> **Short task**
Below is the data. Give it again, complete and exact.

> **Data lines**
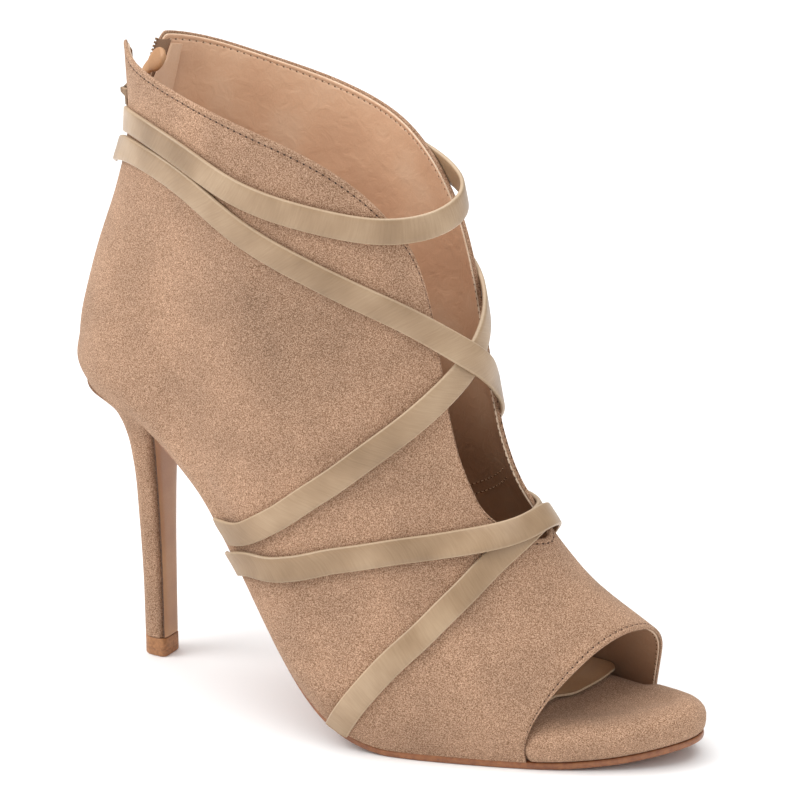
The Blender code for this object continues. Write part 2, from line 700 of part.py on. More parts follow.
def build_pull(material):
    """Tab that turns on the slider's pin; it leans in over the notch."""
    pin = hinge_place()
    lean = np.radians(42)
    along = np.array([np.cos(lean), 0.0, np.sin(lean)])
    up = np.array([-np.sin(lean), 0.0, np.cos(lean)])
    radius = PULL_WIDTH / 2
    foot = PULL_WIDTH * 0.24
    rows = [(-0.0007, foot), (0.0032, foot), (0.0052, radius * 0.62), (0.0085, radius * 0.80)]
    centre = PULL_LENGTH - radius
    for t in np.linspace(-0.9, pi / 2, 8):
        rows.append((centre + radius * np.sin(t), max(radius * np.cos(t), 0.0002)))
    rings = []
    for distance, half in rows:
        ring = []
        for y, h in ((-half, -0.5), (half, -0.5), (half, 0.5), (-half, 0.5)):
            p = pin + along * distance + up * PULL_THICK * h
            ring.append((p[0], y, p[2]))
        rings.append(ring)
    verts, faces = band(rings, closed=False, caps=True)
    return make_object("zip_pull", verts, faces, material)


suede = make_material("taupe_suede", "B4937C", 0.95)
wrap = make_material("taupe_suede_wrap", "B0907A", 0.95)
heel_suede = make_material("taupe_suede_heel", "AF8F79", 0.95)
sole_leather = make_material("tan_outsole", "B0764C", 0.45)
sock_leather = make_material("tan_sock_lining", "B08C6C", 0.55)
breast_leather = make_material("tan_heel_breast", "BE9170", 0.50)
tip_rubber = make_material("brown_top_piece", "9A7351", 0.60)
zip_metal = make_material("dull_zip_metal", "8E8780", 0.35, 1.0)
zip_cloth = make_material("taupe_zip_tape", "A98C76", 0.90)
pull_leather = make_material("tan_zip_pull", "B98257", 0.55)
guard_leather = make_material("peach_zip_guard", "DDB79A", 0.60)

build_upper(suede)
build_outsole(sole_leather)
build_footbed(wrap)
build_sock(sock_leather)
build_heel(heel_suede)
build_breast(breast_leather)
build_tip(tip_rubber)
for strap_name, outer_part, inner_part, crossed in STRAPS:
    strap_leather = make_material("olive_" + strap_name, "BBA279", 0.55)
    build_strap(strap_name, outer_part, inner_part, crossed, strap_leather)
build_zip(zip_cloth, zip_metal, guard_leather)
build_slider(zip_metal.copy())
build_pull(pull_leather)
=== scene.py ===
"""Peep-toe ankle boot for the right foot, dressed in its suede, leather, thread and zip.

Metres, +Z up, +X towards the toe, +Y towards the inner side of the foot.
"""
import bpy
import bmesh
import numpy as np
from math import pi, radians
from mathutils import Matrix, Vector


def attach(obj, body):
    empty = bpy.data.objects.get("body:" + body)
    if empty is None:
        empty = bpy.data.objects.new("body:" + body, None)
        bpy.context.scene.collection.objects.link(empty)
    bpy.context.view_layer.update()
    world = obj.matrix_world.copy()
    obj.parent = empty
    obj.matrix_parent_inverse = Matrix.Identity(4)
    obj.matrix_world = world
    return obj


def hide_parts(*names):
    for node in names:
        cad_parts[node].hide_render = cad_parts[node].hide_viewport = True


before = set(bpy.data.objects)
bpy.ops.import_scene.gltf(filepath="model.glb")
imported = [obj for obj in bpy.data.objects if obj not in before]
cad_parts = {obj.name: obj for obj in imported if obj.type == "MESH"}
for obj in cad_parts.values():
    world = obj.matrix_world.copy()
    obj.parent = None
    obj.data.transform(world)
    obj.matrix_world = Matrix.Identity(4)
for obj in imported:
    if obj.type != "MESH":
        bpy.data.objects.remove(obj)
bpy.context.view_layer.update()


def placed(name, data):
    """New object in the scene that shows some data."""
    item = bpy.data.objects.new(name, data)
    bpy.context.collection.objects.link(item)
    return item


# Camera at the photograph's angle, in an 800 by 800 frame
LOOK_AT = Vector((-0.0385, 0.0028, 0.1064))
CAMERA_AT = Vector((0.5149, -0.9754, 0.5155))
camera_data = bpy.data.cameras.new("camera")
camera = placed("camera", camera_data)
camera.location = CAMERA_AT
camera.rotation_euler = (LOOK_AT - CAMERA_AT).to_track_quat("-Z", "Y").to_euler()
camera_data.sensor_width = 36.0
camera_data.lens = 167.9
bpy.context.scene.camera = camera

MM = 1e-3                  # millimetre in metres

# Driving sizes
LENGTH = 0.2185            # back of the seat to the toe tip, level
HEEL_HEIGHT = 0.1006       # floor to the back of the seat
TOP_HEIGHT = 0.2155        # floor to the collar at the back
BALL_WIDTH = 0.0800        # widest part of the forefoot
TOE_SWING = 0.0130         # toe tip towards the inner side
TOE_SPRING = 0.0062        # toe tip above the tread
WALL = 0.0018              # suede, stiffener and lining together
SOLE_THICK = 0.0023
PLATFORM = 0.0122          # footbed under the forefoot
SHANK = 0.0034             # footbed under the heel and arch
BULGE = 0.0010             # footbed beyond the last in the toe opening
SOCK = 0.0010
STRAP_WIDTH = 0.0084
STRAP_THICK = 0.0015
TIP_HEIGHT = 0.0066
COVER_THICK = 0.0012       # leather down the front of the heel
ZIP_SLOT = 0.0050
TAPE_WIDTH = 0.0200
TAPE_THICK = 0.0007
PULL_LENGTH = 0.0198
PULL_WIDTH = 0.0070
PULL_THICK = 0.0012

# Clearances
GAP = 0.0003               # between pieces that touch in the shoe
STRAP_GAP = 0.0005         # strap over the upper
CROSS_GAP = 0.0005         # strap over strap
BED_GAP = 0.0011           # footbed inside the upper's lining

ORIGIN_SHARE = 0.6993      # of the length, from the back of the seat
TREAD = SOLE_THICK + GAP   # feather line above the floor at the forefoot

# The last as level loops. Along: share of the length. back_up: share of the leg above the
# seat. front_up: share of the leg above the toe. follow: how much of the arch shows here.
# The rest are half widths, as shares of the ball width, on the outer and the inner side.
LEVELS = (
    # level back_along back_up front_along front_up follow
    #     outer: heel waist middle ball toe   inner: heel waist middle ball toe
    (0.00, 0.000, 0.000, 1.000, 0.000, 1.00,
     .600, .375, .472, .424, .390, .600, .350, .450, .492, .420),
    (0.07, -.014, 0.056, 1.000, 0.039, 0.97,
     .640, .413, .508, .455, .405, .640, .388, .488, .512, .450),
    (0.17, -.010, 0.130, 0.972, 0.116, 0.86,
     .630, .425, .500, .450, .350, .630, .413, .475, .490, .460),
    (0.32, -.001, 0.230, 0.834, 0.217, 0.62,
     .590, .413, .463, .438, .375, .590, .400, .450, .446, .410),
    (0.48, 0.025, 0.404, 0.736, 0.340, 0.40,
     .505, .394, .419, .413, .388, .505, .394, .413, .413, .388),
    (0.65, 0.059, 0.587, 0.681, 0.470, 0.22,
     .438, .381, .388, .388, .375, .438, .381, .388, .388, .520),
    (0.83, 0.083, 0.778, 0.645, 0.659, 0.08,
     .415, .385, .385, .388, .375, .415, .388, .395, .395, .520),
    (1.00, 0.081, 1.000, 0.612, 0.848, 0.00,
     .430, .385, .372, .380, .390, .460, .400, .420, .418, .370),
)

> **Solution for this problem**
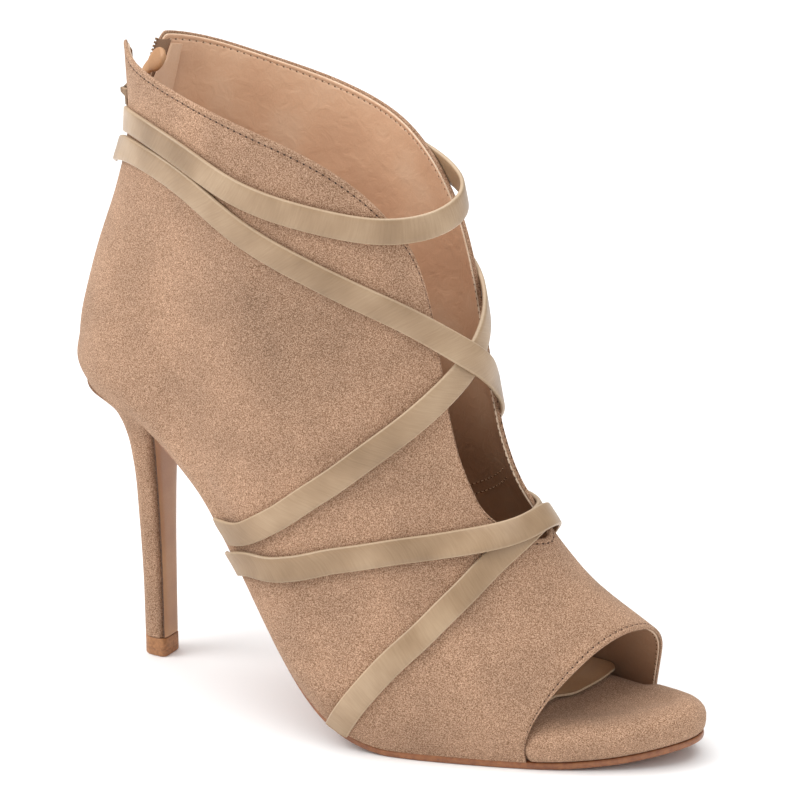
The Blender code for this object continues. Write part 2, from line 700 of part.py on. More parts follow.
def build_pull(material):
    """Tab that turns on the slider's pin; it leans in over the notch."""
    pin = hinge_place()
    lean = np.radians(42)
    along = np.array([np.cos(lean), 0.0, np.sin(lean)])
    up = np.array([-np.sin(lean), 0.0, np.cos(lean)])
    radius = PULL_WIDTH / 2
    foot = PULL_WIDTH * 0.24
    rows = [(-0.0007, foot), (0.0032, foot), (0.0052, radius * 0.62), (0.0085, radius * 0.80)]
    centre = PULL_LENGTH - radius
    for t in np.linspace(-0.9, pi / 2, 8):
        rows.append((centre + radius * np.sin(t), max(radius * np.cos(t), 0.0002)))
    rings = []
    for distance, half in rows:
        ring = []
        for y, h in ((-half, -0.5), (half, -0.5), (half, 0.5), (-half, 0.5)):
            p = pin + along * distance + up * PULL_THICK * h
            ring.append((p[0], y, p[2]))
        rings.append(ring)
    verts, faces = band(rings, closed=False, caps=True)
    return make_object("zip_pull", verts, faces, material)


suede = make_material("taupe_suede", "B4937C", 0.95)
wrap = make_material("taupe_suede_wrap", "B0907A", 0.95)
heel_suede = make_material("taupe_suede_heel", "AF8F79", 0.95)
sole_leather = make_material("tan_outsole", "B0764C", 0.45)
sock_leather = make_material("tan_sock_lining", "B08C6C", 0.55)
breast_leather = make_material("tan_heel_breast", "BE9170", 0.50)
tip_rubber = make_material("brown_top_piece", "9A7351", 0.60)
zip_metal = make_material("dull_zip_metal", "8E8780", 0.35, 1.0)
zip_cloth = make_material("taupe_zip_tape", "A98C76", 0.90)
pull_leather = make_material("tan_zip_pull", "B98257", 0.55)
guard_leather = make_material("peach_zip_guard", "DDB79A", 0.60)

build_upper(suede)
build_outsole(sole_leather)
build_footbed(wrap)
build_sock(sock_leather)
build_heel(heel_suede)
build_breast(breast_leather)
build_tip(tip_rubber)
for strap_name, outer_part, inner_part, crossed in STRAPS:
    strap_leather = make_material("olive_" + strap_name, "BBA279", 0.55)
    build_strap(strap_name, outer_part, inner_part, crossed, strap_leather)
build_zip(zip_cloth, zip_metal, guard_leather)
build_slider(zip_metal.copy())
build_pull(pull_leather)
=== scene.py ===
"""Peep-toe ankle boot for the right foot, dressed in its suede, leather, thread and zip.

Metres, +Z up, +X towards the toe, +Y towards the inner side of the foot.
"""
import bpy
import bmesh
import numpy as np
from math import pi, radians
from mathutils import Matrix, Vector


def attach(obj, body):
    empty = bpy.data.objects.get("body:" + body)
    if empty is None:
        empty = bpy.data.objects.new("body:" + body, None)
        bpy.context.scene.collection.objects.link(empty)
    bpy.context.view_layer.update()
    world = obj.matrix_world.copy()
    obj.parent = empty
    obj.matrix_parent_inverse = Matrix.Identity(4)
    obj.matrix_world = world
    return obj


def hide_parts(*names):
    for node in names:
        cad_parts[node].hide_render = cad_parts[node].hide_viewport = True


before = set(bpy.data.objects)
bpy.ops.import_scene.gltf(filepath="model.glb")
imported = [obj for obj in bpy.data.objects if obj not in before]
cad_parts = {obj.name: obj for obj in imported if obj.type == "MESH"}
for obj in cad_parts.values():
    world = obj.matrix_world.copy()
    obj.parent = None
    obj.data.transform(world)
    obj.matrix_world = Matrix.Identity(4)
for obj in imported:
    if obj.type != "MESH":
        bpy.data.objects.remove(obj)
bpy.context.view_layer.update()


def placed(name, data):
    """New object in the scene that shows some data."""
    item = bpy.data.objects.new(name, data)
    bpy.context.collection.objects.link(item)
    return item


# Camera at the photograph's angle, in an 800 by 800 frame
LOOK_AT = Vector((-0.0385, 0.0028, 0.1064))
CAMERA_AT = Vector((0.5149, -0.9754, 0.5155))
camera_data = bpy.data.cameras.new("camera")
camera = placed("camera", camera_data)
camera.location = CAMERA_AT
camera.rotation_euler = (LOOK_AT - CAMERA_AT).to_track_quat("-Z", "Y").to_euler()
camera_data.sensor_width = 36.0
camera_data.lens = 167.9
bpy.context.scene.camera = camera

MM = 1e-3                  # millimetre in metres

# Driving sizes
LENGTH = 0.2185            # back of the seat to the toe tip, level
HEEL_HEIGHT = 0.1006       # floor to the back of the seat
TOP_HEIGHT = 0.2155        # floor to the collar at the back
BALL_WIDTH = 0.0800        # widest part of the forefoot
TOE_SWING = 0.0130         # toe tip towards the inner side
TOE_SPRING = 0.0062        # toe tip above the tread
WALL = 0.0018              # suede, stiffener and lining together
SOLE_THICK = 0.0023
PLATFORM = 0.0122          # footbed under the forefoot
SHANK = 0.0034             # footbed under the heel and arch
BULGE = 0.0010             # footbed beyond the last in the toe opening
SOCK = 0.0010
STRAP_WIDTH = 0.0084
STRAP_THICK = 0.0015
TIP_HEIGHT = 0.0066
COVER_THICK = 0.0012       # leather down the front of the heel
ZIP_SLOT = 0.0050
TAPE_WIDTH = 0.0200
TAPE_THICK = 0.0007
PULL_LENGTH = 0.0198
PULL_WIDTH = 0.0070
PULL_THICK = 0.0012

# Clearances
GAP = 0.0003               # between pieces that touch in the shoe
STRAP_GAP = 0.0005         # strap over the upper
CROSS_GAP = 0.0005         # strap over strap
BED_GAP = 0.0011           # footbed inside the upper's lining

ORIGIN_SHARE = 0.6993      # of the length, from the back of the seat
TREAD = SOLE_THICK + GAP   # feather line above the floor at the forefoot

# The last as level loops. Along: share of the length. back_up: share of the leg above the
# seat. front_up: share of the leg above the toe. follow: how much of the arch shows here.
# The rest are half widths, as shares of the ball width, on the outer and the inner side.
LEVELS = (
    # level back_along back_up front_along front_up follow
    #     outer: heel waist middle ball toe   inner: heel waist middle ball toe
    (0.00, 0.000, 0.000, 1.000, 0.000, 1.00,
     .600, .375, .472, .424, .390, .600, .350, .450, .492, .420),
    (0.07, -.014, 0.056, 1.000, 0.039, 0.97,
     .640, .413, .508, .455, .405, .640, .388, .488, .512, .450),
    (0.17, -.010, 0.130, 0.972, 0.116, 0.86,
     .630, .425, .500, .450, .350, .630, .413, .475, .490, .460),
    (0.32, -.001, 0.230, 0.834, 0.217, 0.62,
     .590, .413, .463, .438, .375, .590, .400, .450, .446, .410),
    (0.48, 0.025, 0.404, 0.736, 0.340, 0.40,
     .505, .394, .419, .413, .388, .505, .394, .413, .413, .388),
    (0.65, 0.059, 0.587, 0.681, 0.470, 0.22,
     .438, .381, .388, .388, .375, .438, .381, .388, .388, .520),
    (0.83, 0.083, 0.778, 0.645, 0.659, 0.08,
     .415, .385, .385, .388, .375, .415, .388, .395, .395, .520),
    (1.00, 0.081, 1.000, 0.612, 0.848, 0.00,
     .430, .385, .372, .380, .390, .460, .400, .420, .418, .370),
)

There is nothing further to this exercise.